For one thing, Lindros would have arrived in the NHL in 1991 instead of heading back to junior. That might mean he adds a Calder Trophy to his resume instead of finishing miles behind Teemu Selanne in 1992-1993. It also means he misses the 1992 Olympics, which might cost Canada a medal.

Instead, he’d have been in Quebec, playing on a team that already had Joe Sakic, Mats Sundin and Owen Nolan. But they didn’t have much else – the real 91-92 Nordiques’ leading scorers included names like Mike Hough, Greg Paslawski and Mikhail Tatarinov, and starting goalie Stephane Fiset went into the season with nine career games on his NHL resume. Add Lindros, who scored 40 goals in his real-world rookie season, and they’d be a lot better than the 52-point team they were, but we won’t get silly and suggest they’d be a playoff team. Meanwhile, would the Flyers have had the patience to wait for Forsberg to arrive, or would they have used him as a trade chip to land some other big-name star?

But those aren’t the big questions. Instead, we want to know two things about our what-if Nordiques: Do they still move to Colorado and do they still go on to win multiple Stanley Cups?

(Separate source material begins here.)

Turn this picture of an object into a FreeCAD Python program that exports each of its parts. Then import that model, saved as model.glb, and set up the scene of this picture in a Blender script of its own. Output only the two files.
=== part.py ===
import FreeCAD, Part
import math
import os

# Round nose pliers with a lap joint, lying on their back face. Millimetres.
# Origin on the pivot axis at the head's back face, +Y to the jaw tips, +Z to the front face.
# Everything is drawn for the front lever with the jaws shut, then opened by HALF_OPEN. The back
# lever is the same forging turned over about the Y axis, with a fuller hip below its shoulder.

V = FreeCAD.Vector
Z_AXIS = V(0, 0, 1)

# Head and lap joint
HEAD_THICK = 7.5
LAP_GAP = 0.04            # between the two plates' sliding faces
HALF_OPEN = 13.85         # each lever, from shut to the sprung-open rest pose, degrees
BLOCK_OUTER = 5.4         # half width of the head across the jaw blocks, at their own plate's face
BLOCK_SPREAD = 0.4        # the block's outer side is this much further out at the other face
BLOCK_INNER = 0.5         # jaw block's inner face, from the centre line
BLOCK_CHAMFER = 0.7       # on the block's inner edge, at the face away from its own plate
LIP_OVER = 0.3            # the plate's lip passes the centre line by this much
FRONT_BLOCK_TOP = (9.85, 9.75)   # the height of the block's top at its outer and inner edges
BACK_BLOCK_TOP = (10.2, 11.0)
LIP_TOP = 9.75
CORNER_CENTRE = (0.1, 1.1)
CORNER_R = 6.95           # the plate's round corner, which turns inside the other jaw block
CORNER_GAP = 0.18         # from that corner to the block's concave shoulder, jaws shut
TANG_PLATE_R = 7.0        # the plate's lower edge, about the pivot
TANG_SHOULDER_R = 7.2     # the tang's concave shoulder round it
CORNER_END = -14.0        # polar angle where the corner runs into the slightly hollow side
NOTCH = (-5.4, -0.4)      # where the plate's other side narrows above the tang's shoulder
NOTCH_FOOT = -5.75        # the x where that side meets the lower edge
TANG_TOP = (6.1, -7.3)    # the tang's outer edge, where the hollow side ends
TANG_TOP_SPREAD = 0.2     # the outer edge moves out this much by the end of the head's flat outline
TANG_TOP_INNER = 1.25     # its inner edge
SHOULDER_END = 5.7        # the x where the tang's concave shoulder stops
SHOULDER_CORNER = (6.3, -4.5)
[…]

I think the answer to the first question is yes, they do still end up moving. The NHL’s economics in the early ’90s were just about impossible for small-market Canadian teams to manage, and the clock was already ticking on the Nordiques by 1991. It’s possible that Lindros bursting onto the scene would have meant a reinvigorated fan base, a new arena and a team that puts down firmer roots that remain to this day. But it feels unlikely.

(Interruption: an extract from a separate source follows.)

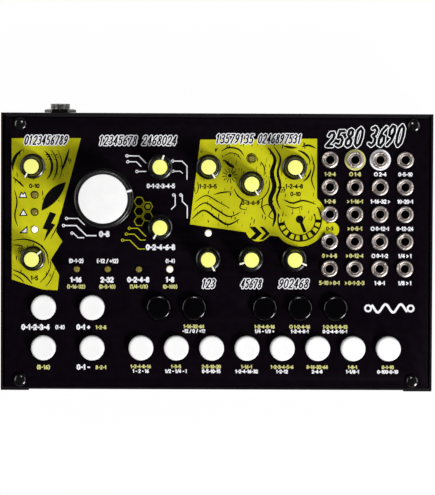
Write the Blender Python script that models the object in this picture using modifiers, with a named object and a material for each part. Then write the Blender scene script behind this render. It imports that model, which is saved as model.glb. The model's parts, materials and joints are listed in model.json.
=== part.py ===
"""Desktop synthesiser voice: a 40 HP, 3U eurorack module in its own case.

The front panel drops flush into a folded sheet case and is held by four screws.
Knobs, round buttons, lamps and patch sockets stand on two boards behind it, and a
third board lower down carries the output socket and the power inlet at the rear.
Units are metres, +Z is out of the panel, +Y is the rear, where the output leaves.
"""
import math

import bmesh
import bpy
from mathutils import Matrix, Vector

# Seats and clearances
SEAT_GAP = 0.0003            # between a piece and what it rests on
RUNNING_GAP = 0.0003         # round a piece that turns, slides or passes through
CUT_OVERRUN = 0.0010         # how far a cutter runs past the face that it cuts
WELD_DEPTH = 0.0004          # how deep a soldered or welded piece enters its carrier

# Front panel
PANEL_WIDTH = 0.2029         # 40 HP of 5.08 mm, less 0.3 mm
PANEL_DEPTH = 0.1285         # 3U
PANEL_THICKNESS = 0.0020
SCREW_INSET_X = 0.00747
SCREW_INSET_Y = 0.0030

# Case of folded sheet
SHEET = 0.0010
BEND_INNER_RADIUS = 0.0006
SIDE_GAP = 0.00085
FRONT_GAP = 0.0003
REAR_GAP = 0.00055
RAIL_COVER = 0.0070          # how far a rail reaches under the panel
RAIL_THICKNESS = 0.0015
RAIL_END_GAP = 0.0010
REAR_LEG = 0.0009            # rear rail's upright, which doubles the rear wall
FRONT_LEG_HEIGHT = 0.0080
LAP_WIDTH = 0.0134           # side walls folded round the front corners
LAP_PROUD = 0.0006
JOINT_STEP = 0.0001          # how far a welded flap ends short of the edge beside it

# Feet and panel screws
FOOT_HEIGHT = 0.0025
FOOT_TOP_DIAMETER = 0.0110
FOOT_BASE_DIAMETER = 0.0096
FOOT_CHAMFER = 0.0008
FOOT_INSET = 0.0120
SCREW_HEAD_DIAMETER = 0.0060
SCREW_HEAD_HEIGHT = 0.0019
SCREW_SHANK_DIAMETER = 0.0029
SCREW_LENGTH = 0.0080
SCREW_HOLE_GAP = 0.0003

# Boards
BOARD_THICKNESS = 0.0016
BOARD_SIDE_INSET = 0.0030
BOARD_RAIL_GAP = 0.0010
BOARD_SPLIT_GAP = 0.0007
UNDERSIDE_ROOM = 0.0083      # air between the case floor and the main board
SPACER_DIAMETER = 0.0050
POST_DIAMETER = 0.0050
BOARD_LINK_LENGTH = 0.0254
BOARD_LINK_WIDTH = 0.0051
POWER_HEADER_LENGTH = 0.0203
POWER_HEADER_WIDTH = 0.0089
POWER_HEADER_HEIGHT = 0.0089
POWER_HEADER_WALL = 0.0012

# Patch sockets, 3.5 mm
JACK_BODY_WIDTH = 0.0090
JACK_BODY_DEPTH = 0.0100
JACK_BODY_HEIGHT = 0.0097
JACK_BOARD_MARGIN = 0.0010
JACK_THREAD_DIAMETER = 0.0058
JACK_NUT_DIAMETER = 0.0081
JACK_NUT_HEIGHT = 0.0020
JACK_NUT_CHAMFER = 0.0004
JACK_BORE_DIAMETER = 0.0037
JACK_BORE_DEPTH = 0.0125

# Output socket, 6.35 mm, and power inlet in the rear wall
OUTPUT_BODY_WIDTH = 0.0160
OUTPUT_BODY_LENGTH = 0.0220
OUTPUT_BODY_HEIGHT = 0.0125
OUTPUT_HEADROOM = 0.0007
OUTPUT_THREAD_DIAMETER = 0.00952
OUTPUT_REACH = 0.0045        # thread beyond the rear wall
OUTPUT_BORE_DIAMETER = 0.0067
OUTPUT_BORE_DEPTH = 0.0240
OUTPUT_NUT_CORNERS = 0.0153
OUTPUT_NUT_THICKNESS = 0.0017
INLET_WIDTH = 0.0090
INLET_LENGTH = 0.0140
INLET_HEIGHT = 0.0110
INLET_COLLAR_DIAMETER = 0.0078
INLET_BORE_DIAMETER = 0.0060
INLET_BORE_DEPTH = 0.0095
INLET_PIN_DIAMETER = 0.0020
INLET_PIN_SET_BACK = 0.0010

# Knobs
KNOB_LIFT = 0.0008           # from the panel to the underside of a knob
SHAFT_DIAMETER = 0.0060
SHAFT_HOLE_GAP = 0.0007
POT_WIDTH = 0.0098
POT_DEPTH = 0.0120
POT_HEIGHT = 0.0068
CAP_THICKNESS = 0.0012
SKIRT_EDGE = 0.0011          # upright edge of a knob's skirt
SKIRT_FLARE_HEIGHT = 0.0020
POINTER_WIDTH = 0.0011
POINTER_PROUD = 0.00015
SMALL_KNOB_DIAMETER = 0.0120
SMALL_GRIP_DIAMETER = 0.0098
SMALL_TOP_DIAMETER = 0.0087
SMALL_CAP_DIAMETER = 0.0071
SMALL_KNOB_HEIGHT = 0.0135
LARGE_KNOB_DIAMETER = 0.0285
LARGE_GRIP_DIAMETER = 0.0270
LARGE_TOP_DIAMETER = 0.0250
LARGE_CAP_DIAMETER = 0.0233
LARGE_KNOB_HEIGHT = 0.0150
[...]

Still, Lindros might at least have bought them another season or two, which puts everything about their Colorado days in question, even if we assume they still wind up there eventually. Having Lindros instead of Forsberg might be close to a wash, although plenty of fans would tell you Forsberg was better, and there were plenty of other pieces from that trade tree that ended up being crucial. But more importantly, what if those Lindros-led Nordiques haven’t moved in time for the 1995-96 season? There’s no way the Habs trade Patrick Roy to their provincial rivals, and without him the Sakic-era Cups seem a lot less likely.

We never found out, which is good news for hockey fans in Colorado and bad news for those in Quebec.

What if there hadn’t been so much confusion over Pavel Bure’s draft eligibility?

The saga of Pavel Bure’s draft remains confusing to this day. Heading into the 1989 draft, Bure was considered one of hockey’s most dynamic prospects, but back in those days teams were hesitant to invest high picks in Soviet players who may have taken years to come to North America, if they ever did at all. Soviet players were almost always taken as late-round flyers, and the rules of the day said that an 18-year-old Bure was only eligible to be picked in the first three rounds because he hadn’t played two full pro seasons back home.

Or had he? While the threshold for a season was 11 games and Bure’s official records only listed five with CSKA Moscow in 1987-88 (and still do), the Canucks believed they’d uncovered evidence of six more. They believe Bure was eligible to be picked. And depending on who you believe, they weren’t the only ones.

According to Brian Burke, who helped the Canucks build their legal case, the only other team that knew about Bure’s mystery games was the Edmonton Oilers. But years later, a story emerged that the Red Wings were in the loop too, and that’s where the confusion really kicks in. According to Jim Lites, an executive with Detroit at the time, the Wings were ready to take Bure in the fifth round but were specifically told by the league that he wasn’t eligible. The Canucks called his name in the sixth round, other teams immediately objected, and everything went to hell.